### Directions for this task
Locate the line that contains "Model this object". Reproduce it and all following lines up to the end of the material, exactly and with nothing added.

[Saved entries]
+ + +
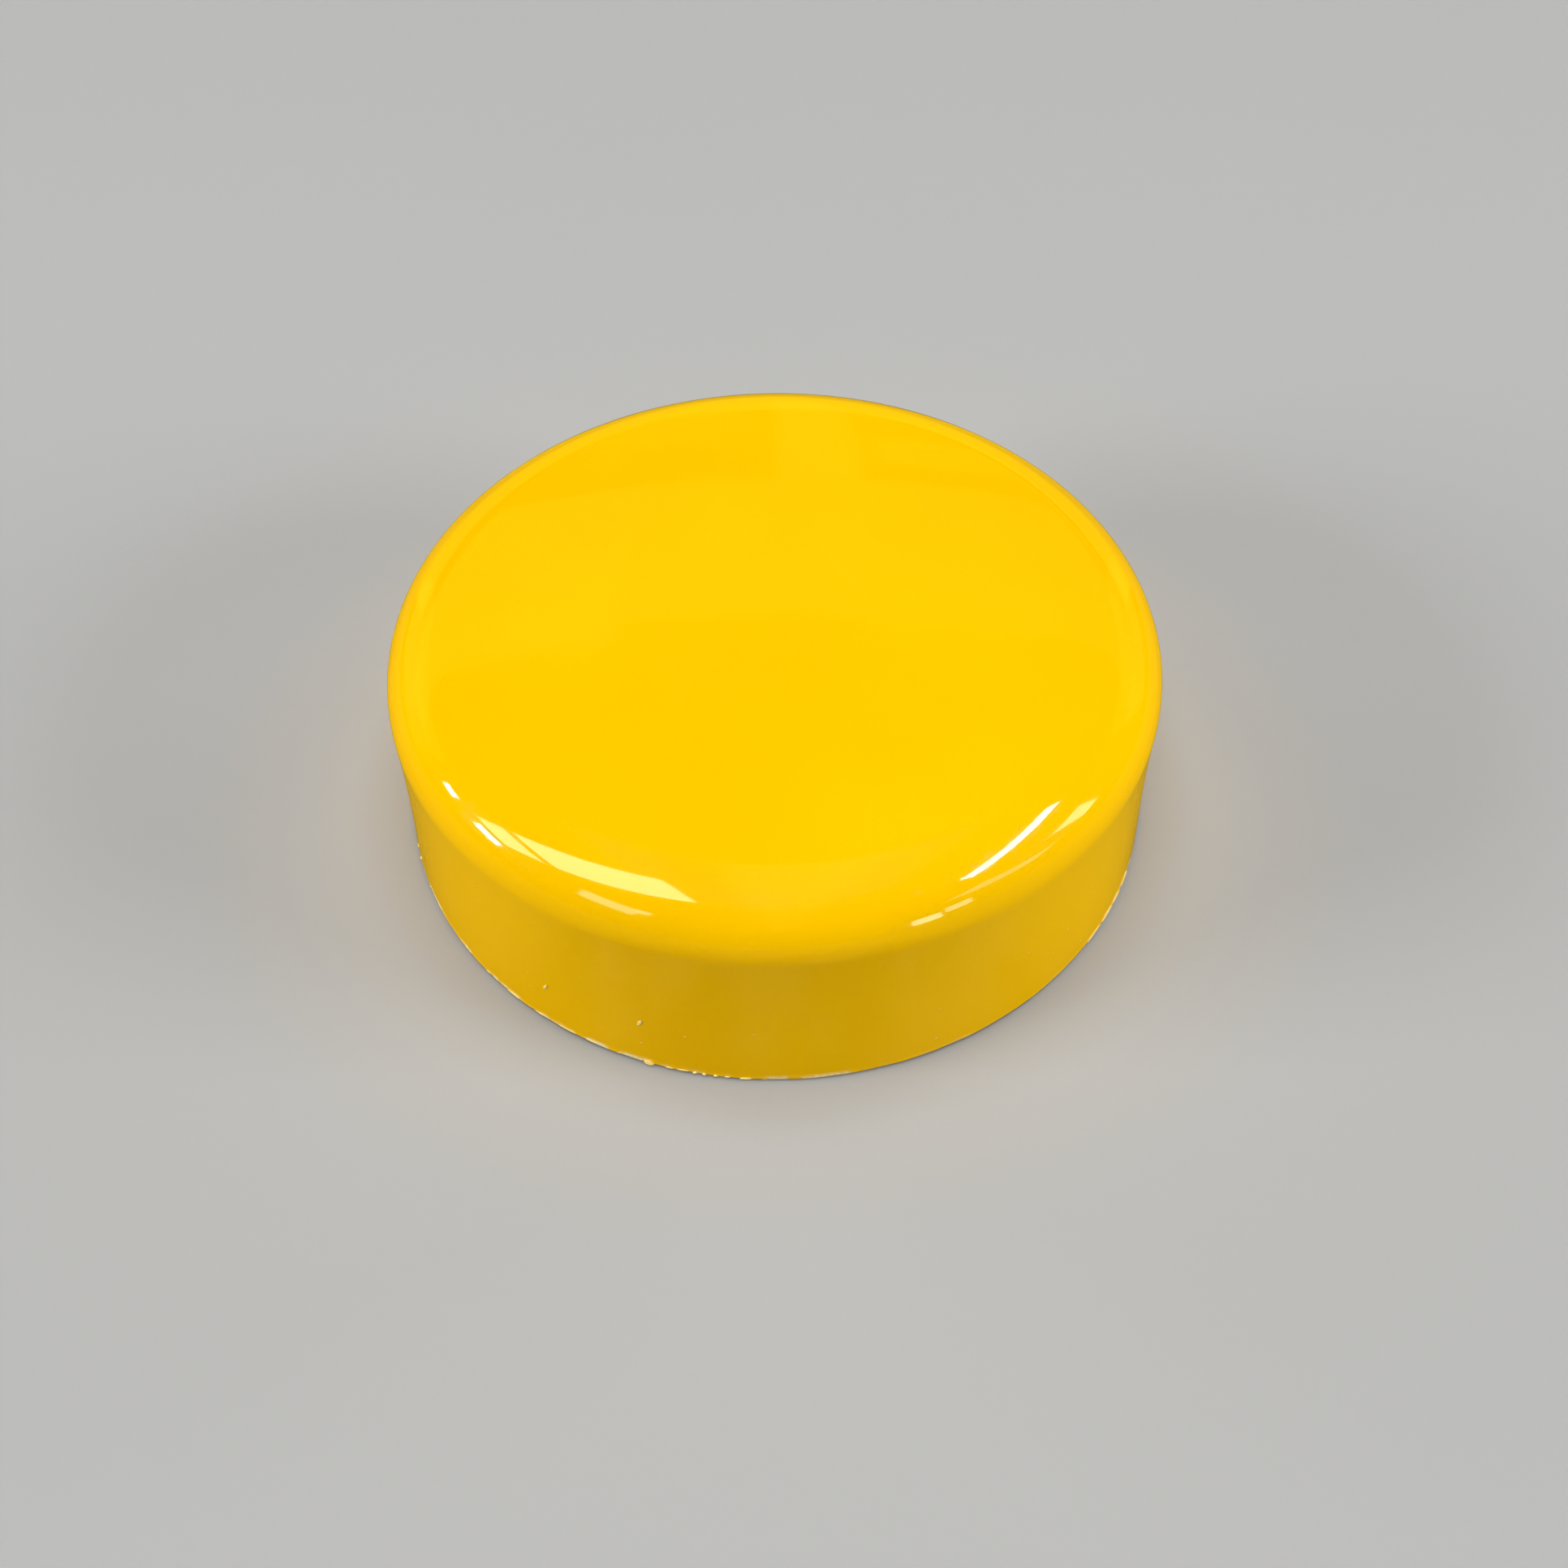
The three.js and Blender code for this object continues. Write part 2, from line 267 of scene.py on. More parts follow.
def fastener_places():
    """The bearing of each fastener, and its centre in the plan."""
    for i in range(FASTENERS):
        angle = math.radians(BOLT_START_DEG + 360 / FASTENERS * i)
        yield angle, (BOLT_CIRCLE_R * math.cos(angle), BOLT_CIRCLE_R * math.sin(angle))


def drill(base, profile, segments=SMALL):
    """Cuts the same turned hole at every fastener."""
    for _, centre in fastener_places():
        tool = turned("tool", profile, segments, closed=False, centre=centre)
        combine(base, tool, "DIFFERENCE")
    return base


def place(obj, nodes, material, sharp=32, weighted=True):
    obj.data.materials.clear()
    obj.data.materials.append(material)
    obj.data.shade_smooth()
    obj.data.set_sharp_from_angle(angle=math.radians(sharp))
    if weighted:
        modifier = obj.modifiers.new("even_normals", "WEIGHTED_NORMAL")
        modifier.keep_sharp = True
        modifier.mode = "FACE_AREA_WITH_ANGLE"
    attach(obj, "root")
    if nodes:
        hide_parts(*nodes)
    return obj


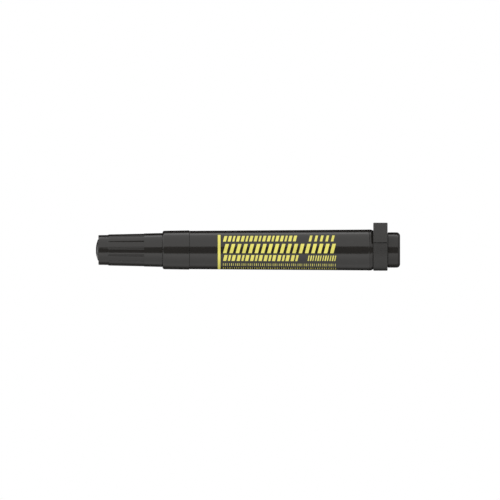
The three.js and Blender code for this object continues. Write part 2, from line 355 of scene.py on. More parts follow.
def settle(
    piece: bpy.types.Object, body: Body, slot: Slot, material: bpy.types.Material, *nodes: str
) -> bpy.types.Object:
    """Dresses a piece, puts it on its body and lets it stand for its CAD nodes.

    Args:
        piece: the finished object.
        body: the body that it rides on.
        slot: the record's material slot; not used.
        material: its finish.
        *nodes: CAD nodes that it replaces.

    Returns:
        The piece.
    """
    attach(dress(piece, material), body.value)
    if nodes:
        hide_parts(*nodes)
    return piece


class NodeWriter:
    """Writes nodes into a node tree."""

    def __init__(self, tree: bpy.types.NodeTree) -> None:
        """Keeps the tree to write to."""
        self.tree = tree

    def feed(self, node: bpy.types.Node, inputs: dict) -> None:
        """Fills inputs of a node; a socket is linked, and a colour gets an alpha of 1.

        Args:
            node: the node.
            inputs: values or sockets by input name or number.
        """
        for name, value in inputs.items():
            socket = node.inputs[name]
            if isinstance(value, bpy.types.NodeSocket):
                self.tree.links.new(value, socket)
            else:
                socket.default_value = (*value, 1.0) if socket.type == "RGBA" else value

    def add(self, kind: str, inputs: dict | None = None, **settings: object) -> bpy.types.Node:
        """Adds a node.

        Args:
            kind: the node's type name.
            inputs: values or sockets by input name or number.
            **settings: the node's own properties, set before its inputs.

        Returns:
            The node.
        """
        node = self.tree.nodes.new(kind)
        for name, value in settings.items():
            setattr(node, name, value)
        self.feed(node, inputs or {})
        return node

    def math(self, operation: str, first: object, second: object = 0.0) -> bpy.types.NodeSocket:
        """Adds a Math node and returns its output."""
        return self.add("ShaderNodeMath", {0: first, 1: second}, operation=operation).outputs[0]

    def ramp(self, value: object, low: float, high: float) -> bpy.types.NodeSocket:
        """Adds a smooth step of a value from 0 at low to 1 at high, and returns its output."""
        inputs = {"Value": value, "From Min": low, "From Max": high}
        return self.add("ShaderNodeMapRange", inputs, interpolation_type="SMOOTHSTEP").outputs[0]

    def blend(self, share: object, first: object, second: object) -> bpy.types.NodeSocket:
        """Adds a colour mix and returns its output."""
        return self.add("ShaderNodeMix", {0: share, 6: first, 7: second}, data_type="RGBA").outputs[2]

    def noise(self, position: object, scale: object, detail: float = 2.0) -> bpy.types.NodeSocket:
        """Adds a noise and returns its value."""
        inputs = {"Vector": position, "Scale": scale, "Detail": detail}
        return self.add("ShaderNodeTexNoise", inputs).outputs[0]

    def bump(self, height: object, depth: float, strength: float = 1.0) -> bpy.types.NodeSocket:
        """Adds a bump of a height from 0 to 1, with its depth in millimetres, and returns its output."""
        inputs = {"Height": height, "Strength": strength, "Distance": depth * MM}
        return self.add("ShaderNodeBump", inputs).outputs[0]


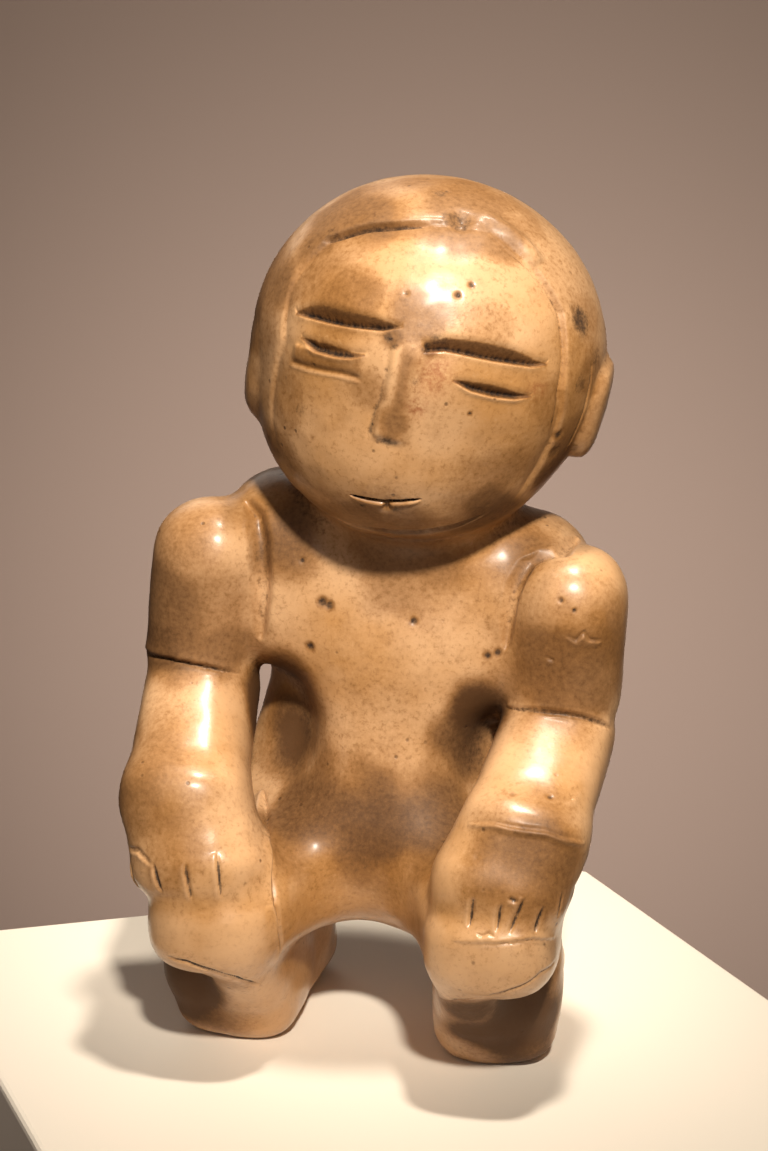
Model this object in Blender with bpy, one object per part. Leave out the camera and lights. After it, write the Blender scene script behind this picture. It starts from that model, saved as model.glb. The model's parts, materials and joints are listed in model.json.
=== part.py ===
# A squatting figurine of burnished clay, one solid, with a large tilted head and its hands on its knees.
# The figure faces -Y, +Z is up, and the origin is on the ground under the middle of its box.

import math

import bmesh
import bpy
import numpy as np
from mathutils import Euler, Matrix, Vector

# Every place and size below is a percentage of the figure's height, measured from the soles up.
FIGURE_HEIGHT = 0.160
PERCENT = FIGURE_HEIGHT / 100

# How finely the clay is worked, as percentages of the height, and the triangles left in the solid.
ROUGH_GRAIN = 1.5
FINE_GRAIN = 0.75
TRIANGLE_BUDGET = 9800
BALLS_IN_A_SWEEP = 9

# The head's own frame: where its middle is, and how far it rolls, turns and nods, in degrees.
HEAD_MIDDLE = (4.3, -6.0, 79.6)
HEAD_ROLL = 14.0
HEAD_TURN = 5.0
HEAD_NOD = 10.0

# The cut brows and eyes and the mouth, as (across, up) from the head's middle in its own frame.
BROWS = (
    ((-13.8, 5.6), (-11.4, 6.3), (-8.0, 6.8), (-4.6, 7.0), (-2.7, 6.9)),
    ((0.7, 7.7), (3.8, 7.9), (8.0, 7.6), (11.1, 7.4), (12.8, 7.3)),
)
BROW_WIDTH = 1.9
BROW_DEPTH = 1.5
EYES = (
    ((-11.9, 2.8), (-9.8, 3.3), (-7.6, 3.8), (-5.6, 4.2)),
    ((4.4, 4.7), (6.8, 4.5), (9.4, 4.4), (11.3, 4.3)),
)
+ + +
### Expected output
Model this object in Blender with bpy, one object per part. Leave out the camera and lights. After it, write the Blender scene script behind this picture. It starts from that model, saved as model.glb. The model's parts, materials and joints are listed in model.json.
=== part.py ===
# A squatting figurine of burnished clay, one solid, with a large tilted head and its hands on its knees.
# The figure faces -Y, +Z is up, and the origin is on the ground under the middle of its box.

import math

import bmesh
import bpy
import numpy as np
from mathutils import Euler, Matrix, Vector

# Every place and size below is a percentage of the figure's height, measured from the soles up.
FIGURE_HEIGHT = 0.160
PERCENT = FIGURE_HEIGHT / 100

# How finely the clay is worked, as percentages of the height, and the triangles left in the solid.
ROUGH_GRAIN = 1.5
FINE_GRAIN = 0.75
TRIANGLE_BUDGET = 9800
BALLS_IN_A_SWEEP = 9

# The head's own frame: where its middle is, and how far it rolls, turns and nods, in degrees.
HEAD_MIDDLE = (4.3, -6.0, 79.6)
HEAD_ROLL = 14.0
HEAD_TURN = 5.0
HEAD_NOD = 10.0

# The cut brows and eyes and the mouth, as (across, up) from the head's middle in its own frame.
BROWS = (
    ((-13.8, 5.6), (-11.4, 6.3), (-8.0, 6.8), (-4.6, 7.0), (-2.7, 6.9)),
    ((0.7, 7.7), (3.8, 7.9), (8.0, 7.6), (11.1, 7.4), (12.8, 7.3)),
)
BROW_WIDTH = 1.9
BROW_DEPTH = 1.5
EYES = (
    ((-11.9, 2.8), (-9.8, 3.3), (-7.6, 3.8), (-5.6, 4.2)),
    ((4.4, 4.7), (6.8, 4.5), (9.4, 4.4), (11.3, 4.3)),
)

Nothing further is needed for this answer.